* [Description of the task]:
How many lines in this material include the string "Blender"? Answer with the number and nothing further.

____ Excerpted records

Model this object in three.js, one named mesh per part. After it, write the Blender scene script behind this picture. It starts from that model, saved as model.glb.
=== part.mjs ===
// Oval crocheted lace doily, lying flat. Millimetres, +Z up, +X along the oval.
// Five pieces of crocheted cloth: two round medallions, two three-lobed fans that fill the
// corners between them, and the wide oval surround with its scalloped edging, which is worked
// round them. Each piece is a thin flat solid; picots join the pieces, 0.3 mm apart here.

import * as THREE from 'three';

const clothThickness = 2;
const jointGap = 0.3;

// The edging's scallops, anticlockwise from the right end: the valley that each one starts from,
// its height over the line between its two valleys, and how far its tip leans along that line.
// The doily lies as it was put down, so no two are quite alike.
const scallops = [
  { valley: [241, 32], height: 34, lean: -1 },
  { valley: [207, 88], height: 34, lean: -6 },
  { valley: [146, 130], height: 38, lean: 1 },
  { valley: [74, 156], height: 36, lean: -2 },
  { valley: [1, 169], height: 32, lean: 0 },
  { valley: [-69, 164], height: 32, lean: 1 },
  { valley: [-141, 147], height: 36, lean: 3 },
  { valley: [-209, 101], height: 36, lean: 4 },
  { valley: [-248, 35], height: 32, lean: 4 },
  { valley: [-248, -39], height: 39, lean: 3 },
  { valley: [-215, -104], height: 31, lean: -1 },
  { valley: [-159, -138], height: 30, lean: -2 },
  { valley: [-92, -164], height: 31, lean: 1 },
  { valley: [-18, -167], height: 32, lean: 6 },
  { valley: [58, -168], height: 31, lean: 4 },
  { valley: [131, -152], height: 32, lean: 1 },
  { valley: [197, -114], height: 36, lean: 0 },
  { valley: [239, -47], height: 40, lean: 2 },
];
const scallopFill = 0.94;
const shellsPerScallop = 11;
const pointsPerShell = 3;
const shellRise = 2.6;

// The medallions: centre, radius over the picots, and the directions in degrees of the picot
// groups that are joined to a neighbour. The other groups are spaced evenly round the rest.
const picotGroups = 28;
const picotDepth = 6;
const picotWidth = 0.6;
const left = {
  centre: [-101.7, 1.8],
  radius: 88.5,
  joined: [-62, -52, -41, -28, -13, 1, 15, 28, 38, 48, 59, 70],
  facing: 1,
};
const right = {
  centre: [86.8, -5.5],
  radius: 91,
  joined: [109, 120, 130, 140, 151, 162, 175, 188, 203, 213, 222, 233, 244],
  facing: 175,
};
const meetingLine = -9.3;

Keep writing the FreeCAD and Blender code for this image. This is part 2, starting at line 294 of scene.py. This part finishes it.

________

* [In response]:
2